At a time where it’s easy to feel overwhelmed and helpless against powerful opposition, this book is a roadmap for achieving. I’d highly recommend it to anyone looking for a new perspective on how to shape your thoughts and actions to be more successful.
Reading Notes
Our actions may be impeded . . . but there can be no impeding our intentions or dispositions. Because we can accommodate and adapt. The mind adapts and converts to its own purposes the obstacle to our acting. (Marcus Aurelius)
Desperation, despair, fear, powerlessness—these reactions are functions of our perceptions. You must realize: Nothing makes us feel this way; we choose to give in to such feelings.
Carter did not have much power, but he understood that that was not the same thing as being powerless
There is always a countermove, always an escape or a way through, so there is no reason to get worked up. No one said it would be easy and, of course, the stakes are high, but the path is there for those ready to take it.
Uncertainty and fear are relieved by authority. Training is authority. It’s a release valve. With enough exposure, you can adapt out those perfectly ordinary, even innate, fears that are bred mostly from unfamiliarity.
If an emotion can’t change the condition or the situation you’re dealing with, it is likely an unhelpful emotion.
Where the head goes, the body follows. Perception precedes action. Right action follows the right perspective.
Emerson put it best: “We cannot spend the day in explanation.”
Behind the behaviors that provoke an immediate negative reaction is opportunity—some exposed benefit that we can seize mentally and then act upon.
As a discipline, it’s not any kind of action that will do, but directed action.
We must all either wear out or rust out, every one of us. My choice is to wear out. —Theodore Roosevelt
genius often really is just persistence in disguise.
Stop looking for an epiphany, and start looking for weak points. Stop looking for angels, and start looking for angles. There are options. Settle in for the long haul and then try each and every possibility, and you’ll get there.
Like any good school, learning from failure isn’t free. The tuition is paid in discomfort or loss and having to start over.
We are A-to-Z thinkers, fretting about A, obsessing over Z, yet forgetting all about B through Y.
Don’t think small, but make the distinction between the critical and the extra.
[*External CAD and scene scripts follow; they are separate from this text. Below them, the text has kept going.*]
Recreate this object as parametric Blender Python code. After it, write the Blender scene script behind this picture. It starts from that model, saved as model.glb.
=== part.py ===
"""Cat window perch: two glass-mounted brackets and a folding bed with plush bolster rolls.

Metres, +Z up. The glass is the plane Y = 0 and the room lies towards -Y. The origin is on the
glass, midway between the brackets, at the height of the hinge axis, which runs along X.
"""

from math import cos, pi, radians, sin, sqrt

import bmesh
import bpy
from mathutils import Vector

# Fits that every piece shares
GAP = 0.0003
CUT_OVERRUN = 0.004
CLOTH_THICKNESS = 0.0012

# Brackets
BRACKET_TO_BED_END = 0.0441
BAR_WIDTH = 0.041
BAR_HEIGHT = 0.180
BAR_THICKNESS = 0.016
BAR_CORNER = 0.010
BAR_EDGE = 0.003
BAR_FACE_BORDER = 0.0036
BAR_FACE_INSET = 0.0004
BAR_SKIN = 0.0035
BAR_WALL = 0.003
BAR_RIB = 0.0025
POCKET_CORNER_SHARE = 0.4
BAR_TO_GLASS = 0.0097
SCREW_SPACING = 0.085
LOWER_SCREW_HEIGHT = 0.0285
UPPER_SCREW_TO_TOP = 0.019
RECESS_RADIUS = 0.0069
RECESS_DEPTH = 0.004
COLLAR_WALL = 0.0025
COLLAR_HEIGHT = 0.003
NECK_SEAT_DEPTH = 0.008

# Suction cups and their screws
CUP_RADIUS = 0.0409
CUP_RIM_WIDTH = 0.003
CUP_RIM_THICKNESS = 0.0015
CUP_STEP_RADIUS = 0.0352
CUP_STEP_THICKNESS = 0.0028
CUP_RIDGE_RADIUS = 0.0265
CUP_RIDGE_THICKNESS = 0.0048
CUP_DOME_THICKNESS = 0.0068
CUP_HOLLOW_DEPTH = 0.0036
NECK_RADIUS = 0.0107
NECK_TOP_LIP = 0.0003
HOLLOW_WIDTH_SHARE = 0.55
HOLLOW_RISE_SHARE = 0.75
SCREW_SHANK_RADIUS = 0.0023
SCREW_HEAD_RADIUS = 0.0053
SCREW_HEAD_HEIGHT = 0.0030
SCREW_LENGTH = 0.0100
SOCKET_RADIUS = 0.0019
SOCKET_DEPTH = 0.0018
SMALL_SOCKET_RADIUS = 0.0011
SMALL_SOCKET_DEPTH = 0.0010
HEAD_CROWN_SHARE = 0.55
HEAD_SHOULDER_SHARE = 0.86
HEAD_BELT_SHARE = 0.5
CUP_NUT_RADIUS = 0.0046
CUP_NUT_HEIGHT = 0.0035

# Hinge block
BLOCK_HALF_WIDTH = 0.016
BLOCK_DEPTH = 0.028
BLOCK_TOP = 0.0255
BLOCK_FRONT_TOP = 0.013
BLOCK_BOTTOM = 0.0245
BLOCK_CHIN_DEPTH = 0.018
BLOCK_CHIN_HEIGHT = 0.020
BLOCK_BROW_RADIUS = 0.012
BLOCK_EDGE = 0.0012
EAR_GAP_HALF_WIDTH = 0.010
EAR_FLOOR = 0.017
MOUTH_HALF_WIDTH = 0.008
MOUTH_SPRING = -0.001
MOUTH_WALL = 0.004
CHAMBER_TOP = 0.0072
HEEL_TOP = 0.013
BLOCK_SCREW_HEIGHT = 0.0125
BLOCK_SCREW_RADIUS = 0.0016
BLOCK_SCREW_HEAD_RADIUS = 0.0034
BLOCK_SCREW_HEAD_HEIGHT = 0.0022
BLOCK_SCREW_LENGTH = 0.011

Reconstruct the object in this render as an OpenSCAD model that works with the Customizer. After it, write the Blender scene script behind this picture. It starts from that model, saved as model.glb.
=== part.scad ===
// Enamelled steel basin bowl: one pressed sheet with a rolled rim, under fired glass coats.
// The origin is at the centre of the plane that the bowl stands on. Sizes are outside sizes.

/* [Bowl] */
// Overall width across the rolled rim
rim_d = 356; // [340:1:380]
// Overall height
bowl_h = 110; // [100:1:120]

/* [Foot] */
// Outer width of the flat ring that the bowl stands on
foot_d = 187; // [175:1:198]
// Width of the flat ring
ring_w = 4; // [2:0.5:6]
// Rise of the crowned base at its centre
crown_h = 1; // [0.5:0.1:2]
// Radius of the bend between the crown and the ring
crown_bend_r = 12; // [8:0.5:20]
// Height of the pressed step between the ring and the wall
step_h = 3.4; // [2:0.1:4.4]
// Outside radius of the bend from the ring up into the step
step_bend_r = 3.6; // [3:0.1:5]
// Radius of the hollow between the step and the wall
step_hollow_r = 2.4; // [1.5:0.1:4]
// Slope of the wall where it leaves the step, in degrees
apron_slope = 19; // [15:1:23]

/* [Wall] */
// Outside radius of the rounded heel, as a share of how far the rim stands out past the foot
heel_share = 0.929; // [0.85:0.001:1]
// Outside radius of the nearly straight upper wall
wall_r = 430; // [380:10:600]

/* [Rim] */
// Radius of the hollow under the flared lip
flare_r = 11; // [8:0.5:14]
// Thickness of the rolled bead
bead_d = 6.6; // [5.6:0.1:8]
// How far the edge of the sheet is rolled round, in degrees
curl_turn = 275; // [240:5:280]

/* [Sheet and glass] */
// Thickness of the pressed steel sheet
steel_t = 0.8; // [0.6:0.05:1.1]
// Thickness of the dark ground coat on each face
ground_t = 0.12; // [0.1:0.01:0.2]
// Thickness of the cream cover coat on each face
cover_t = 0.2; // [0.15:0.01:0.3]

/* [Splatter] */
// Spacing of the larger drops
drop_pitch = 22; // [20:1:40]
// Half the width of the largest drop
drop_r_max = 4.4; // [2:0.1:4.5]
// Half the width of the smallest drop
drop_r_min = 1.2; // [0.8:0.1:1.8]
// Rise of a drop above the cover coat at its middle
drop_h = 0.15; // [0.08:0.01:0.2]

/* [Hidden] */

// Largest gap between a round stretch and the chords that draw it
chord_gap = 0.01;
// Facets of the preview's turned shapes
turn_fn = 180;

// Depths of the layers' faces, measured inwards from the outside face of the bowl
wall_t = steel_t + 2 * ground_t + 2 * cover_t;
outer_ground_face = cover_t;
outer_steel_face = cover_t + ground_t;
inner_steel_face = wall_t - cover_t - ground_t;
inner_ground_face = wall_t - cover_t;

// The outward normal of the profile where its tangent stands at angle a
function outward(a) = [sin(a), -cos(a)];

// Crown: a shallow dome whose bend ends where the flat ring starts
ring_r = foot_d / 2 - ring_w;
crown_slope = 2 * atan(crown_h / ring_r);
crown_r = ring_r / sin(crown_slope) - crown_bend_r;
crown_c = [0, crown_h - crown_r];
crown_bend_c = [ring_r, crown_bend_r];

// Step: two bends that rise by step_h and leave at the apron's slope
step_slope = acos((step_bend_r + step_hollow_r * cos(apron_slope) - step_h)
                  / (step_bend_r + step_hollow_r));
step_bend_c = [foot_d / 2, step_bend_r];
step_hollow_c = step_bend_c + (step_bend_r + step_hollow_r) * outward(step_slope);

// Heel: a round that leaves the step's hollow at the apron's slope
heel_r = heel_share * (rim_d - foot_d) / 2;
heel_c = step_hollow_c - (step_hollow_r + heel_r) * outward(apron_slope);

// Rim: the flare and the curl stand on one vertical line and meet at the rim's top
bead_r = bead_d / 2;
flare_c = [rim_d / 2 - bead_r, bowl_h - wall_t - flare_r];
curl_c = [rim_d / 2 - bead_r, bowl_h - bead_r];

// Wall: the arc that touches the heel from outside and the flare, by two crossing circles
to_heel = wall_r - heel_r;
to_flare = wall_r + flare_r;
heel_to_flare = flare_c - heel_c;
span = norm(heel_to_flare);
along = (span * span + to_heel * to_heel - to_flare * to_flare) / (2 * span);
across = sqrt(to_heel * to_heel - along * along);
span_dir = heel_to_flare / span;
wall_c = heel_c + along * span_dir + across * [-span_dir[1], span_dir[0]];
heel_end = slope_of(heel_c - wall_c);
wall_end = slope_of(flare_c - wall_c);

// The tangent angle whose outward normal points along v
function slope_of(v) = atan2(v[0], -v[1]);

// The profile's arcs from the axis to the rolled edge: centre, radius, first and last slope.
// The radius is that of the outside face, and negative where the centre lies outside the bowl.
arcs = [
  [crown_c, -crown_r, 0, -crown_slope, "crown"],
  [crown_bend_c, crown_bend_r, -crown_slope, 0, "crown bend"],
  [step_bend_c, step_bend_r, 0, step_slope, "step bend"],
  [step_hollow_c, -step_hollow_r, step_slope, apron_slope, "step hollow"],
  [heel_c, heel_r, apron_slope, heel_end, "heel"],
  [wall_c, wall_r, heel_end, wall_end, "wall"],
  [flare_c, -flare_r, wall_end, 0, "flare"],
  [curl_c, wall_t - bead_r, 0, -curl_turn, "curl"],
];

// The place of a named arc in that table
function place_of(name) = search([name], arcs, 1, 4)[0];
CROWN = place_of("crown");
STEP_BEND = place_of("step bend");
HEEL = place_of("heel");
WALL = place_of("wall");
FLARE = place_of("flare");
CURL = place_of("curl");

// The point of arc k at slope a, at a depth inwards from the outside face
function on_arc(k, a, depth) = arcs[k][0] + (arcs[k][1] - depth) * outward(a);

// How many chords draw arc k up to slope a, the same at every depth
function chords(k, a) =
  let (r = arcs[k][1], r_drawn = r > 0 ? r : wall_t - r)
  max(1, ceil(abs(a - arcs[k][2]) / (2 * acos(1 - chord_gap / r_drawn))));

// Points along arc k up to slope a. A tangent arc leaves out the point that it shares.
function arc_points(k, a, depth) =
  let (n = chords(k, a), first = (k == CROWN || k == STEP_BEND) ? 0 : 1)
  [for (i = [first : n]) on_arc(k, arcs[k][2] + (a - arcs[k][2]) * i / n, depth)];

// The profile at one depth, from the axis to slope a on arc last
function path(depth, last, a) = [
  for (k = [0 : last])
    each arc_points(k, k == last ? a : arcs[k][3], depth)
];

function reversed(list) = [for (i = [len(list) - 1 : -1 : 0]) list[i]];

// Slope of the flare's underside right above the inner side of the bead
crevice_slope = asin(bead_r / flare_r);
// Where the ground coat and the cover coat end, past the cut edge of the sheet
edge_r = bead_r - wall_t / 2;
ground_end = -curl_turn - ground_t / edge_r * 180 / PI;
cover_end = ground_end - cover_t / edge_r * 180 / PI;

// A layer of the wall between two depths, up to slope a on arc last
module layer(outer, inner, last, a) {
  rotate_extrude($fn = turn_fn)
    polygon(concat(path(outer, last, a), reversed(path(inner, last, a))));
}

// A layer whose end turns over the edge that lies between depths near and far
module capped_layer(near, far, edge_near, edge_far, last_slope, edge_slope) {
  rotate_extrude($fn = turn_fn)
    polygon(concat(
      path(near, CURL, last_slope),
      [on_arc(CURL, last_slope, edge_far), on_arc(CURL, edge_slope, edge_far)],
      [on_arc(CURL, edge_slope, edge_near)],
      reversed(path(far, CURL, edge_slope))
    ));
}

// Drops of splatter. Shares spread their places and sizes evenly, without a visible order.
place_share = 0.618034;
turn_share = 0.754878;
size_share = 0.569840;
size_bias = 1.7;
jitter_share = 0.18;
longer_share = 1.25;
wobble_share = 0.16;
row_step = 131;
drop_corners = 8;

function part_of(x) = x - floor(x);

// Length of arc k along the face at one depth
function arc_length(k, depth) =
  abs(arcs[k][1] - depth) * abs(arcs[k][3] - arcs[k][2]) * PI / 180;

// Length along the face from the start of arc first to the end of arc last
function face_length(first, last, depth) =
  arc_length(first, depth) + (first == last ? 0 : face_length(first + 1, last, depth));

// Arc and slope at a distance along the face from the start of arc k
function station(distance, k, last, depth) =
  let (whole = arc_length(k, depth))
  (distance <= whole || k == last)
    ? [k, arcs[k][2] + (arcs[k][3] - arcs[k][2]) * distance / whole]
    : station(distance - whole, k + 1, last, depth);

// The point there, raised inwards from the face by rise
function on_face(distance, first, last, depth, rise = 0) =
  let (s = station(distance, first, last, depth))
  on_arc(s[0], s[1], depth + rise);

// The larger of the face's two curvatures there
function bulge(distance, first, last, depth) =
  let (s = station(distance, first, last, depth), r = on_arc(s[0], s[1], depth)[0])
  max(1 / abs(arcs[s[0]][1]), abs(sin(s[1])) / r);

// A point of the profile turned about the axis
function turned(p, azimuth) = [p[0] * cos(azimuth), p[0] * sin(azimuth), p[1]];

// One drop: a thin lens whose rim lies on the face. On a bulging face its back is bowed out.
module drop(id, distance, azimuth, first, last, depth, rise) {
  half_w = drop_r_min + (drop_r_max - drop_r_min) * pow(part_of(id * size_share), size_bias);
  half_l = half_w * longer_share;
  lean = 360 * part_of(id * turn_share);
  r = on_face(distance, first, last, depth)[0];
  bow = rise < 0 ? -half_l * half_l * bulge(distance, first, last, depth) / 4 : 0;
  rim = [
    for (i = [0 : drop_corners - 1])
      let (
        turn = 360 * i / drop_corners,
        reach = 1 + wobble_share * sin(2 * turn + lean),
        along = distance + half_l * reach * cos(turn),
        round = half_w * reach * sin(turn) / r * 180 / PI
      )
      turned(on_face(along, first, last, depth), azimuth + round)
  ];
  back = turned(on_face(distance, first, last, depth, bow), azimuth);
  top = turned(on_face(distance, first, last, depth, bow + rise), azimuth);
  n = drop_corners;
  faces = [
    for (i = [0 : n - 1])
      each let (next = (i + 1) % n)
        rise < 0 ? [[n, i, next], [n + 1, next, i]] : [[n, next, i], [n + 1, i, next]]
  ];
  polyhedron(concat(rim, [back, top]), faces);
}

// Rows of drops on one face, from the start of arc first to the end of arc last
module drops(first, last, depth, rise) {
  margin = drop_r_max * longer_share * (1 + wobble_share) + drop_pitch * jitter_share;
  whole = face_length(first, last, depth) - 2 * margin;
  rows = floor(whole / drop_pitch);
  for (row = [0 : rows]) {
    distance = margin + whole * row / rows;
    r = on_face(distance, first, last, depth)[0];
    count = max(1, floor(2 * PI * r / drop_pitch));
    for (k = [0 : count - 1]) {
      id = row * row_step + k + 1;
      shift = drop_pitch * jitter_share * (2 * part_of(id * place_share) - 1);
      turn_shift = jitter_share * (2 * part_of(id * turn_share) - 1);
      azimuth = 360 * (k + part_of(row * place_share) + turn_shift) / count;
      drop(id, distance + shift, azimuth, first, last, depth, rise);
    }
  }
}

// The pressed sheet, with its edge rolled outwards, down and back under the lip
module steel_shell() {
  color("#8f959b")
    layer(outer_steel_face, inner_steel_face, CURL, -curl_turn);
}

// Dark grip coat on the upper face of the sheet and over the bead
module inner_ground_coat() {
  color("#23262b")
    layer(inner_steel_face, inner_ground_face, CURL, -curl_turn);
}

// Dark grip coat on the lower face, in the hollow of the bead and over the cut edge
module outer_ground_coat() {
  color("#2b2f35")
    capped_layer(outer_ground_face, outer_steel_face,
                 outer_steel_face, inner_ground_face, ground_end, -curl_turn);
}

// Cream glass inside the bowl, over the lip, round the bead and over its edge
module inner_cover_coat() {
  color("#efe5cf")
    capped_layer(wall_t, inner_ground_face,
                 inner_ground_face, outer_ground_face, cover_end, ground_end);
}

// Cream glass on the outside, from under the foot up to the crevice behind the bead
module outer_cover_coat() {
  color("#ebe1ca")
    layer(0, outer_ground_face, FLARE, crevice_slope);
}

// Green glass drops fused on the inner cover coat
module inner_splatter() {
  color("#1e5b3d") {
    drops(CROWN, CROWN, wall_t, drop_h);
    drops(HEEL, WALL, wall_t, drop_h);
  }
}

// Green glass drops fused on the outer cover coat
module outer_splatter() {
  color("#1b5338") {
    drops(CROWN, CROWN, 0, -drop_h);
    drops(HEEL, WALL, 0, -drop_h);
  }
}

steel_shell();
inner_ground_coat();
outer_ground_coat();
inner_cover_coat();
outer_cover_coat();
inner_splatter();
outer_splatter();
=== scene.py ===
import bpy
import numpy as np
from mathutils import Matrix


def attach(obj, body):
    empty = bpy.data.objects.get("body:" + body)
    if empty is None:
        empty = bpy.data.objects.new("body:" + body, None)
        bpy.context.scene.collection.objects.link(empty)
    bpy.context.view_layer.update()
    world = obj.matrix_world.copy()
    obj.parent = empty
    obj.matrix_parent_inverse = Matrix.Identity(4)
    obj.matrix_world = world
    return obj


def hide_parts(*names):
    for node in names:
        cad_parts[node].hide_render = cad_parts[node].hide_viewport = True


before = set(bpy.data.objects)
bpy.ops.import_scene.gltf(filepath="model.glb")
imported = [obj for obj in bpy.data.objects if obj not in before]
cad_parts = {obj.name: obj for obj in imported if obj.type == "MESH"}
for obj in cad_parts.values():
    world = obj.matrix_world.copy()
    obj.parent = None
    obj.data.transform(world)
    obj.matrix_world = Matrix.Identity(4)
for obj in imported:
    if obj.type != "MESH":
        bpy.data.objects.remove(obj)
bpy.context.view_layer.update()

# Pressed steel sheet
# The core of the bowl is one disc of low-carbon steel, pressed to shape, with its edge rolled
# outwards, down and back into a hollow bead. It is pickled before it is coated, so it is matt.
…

Think progress, not perfection.
Part of the reason why a certain skill often seems so effortless for great masters is not just because they’ve mastered the process—they really are doing less than the rest of us who don’t know any better. They choose to exert only calculated force where it will be effective, rather than straining and struggling with pointless attrition tactics.
Remember, sometimes the longest way around is the shortest way home.
Perceptions can be managed. Actions can be directed.
“If you’re not humble, life will visit humbleness upon you.”
After you’ve distinguished between the things that are up to you and the things that aren’t (ta eph’hemin, ta ouk eph’hemin), and the break comes down to something you don’t control . . . you’ve got only one option: acceptance.
It is the act of turning what we must do into what we get to do.
How can we use this situation to benefit others? How can we salvage some good out of this?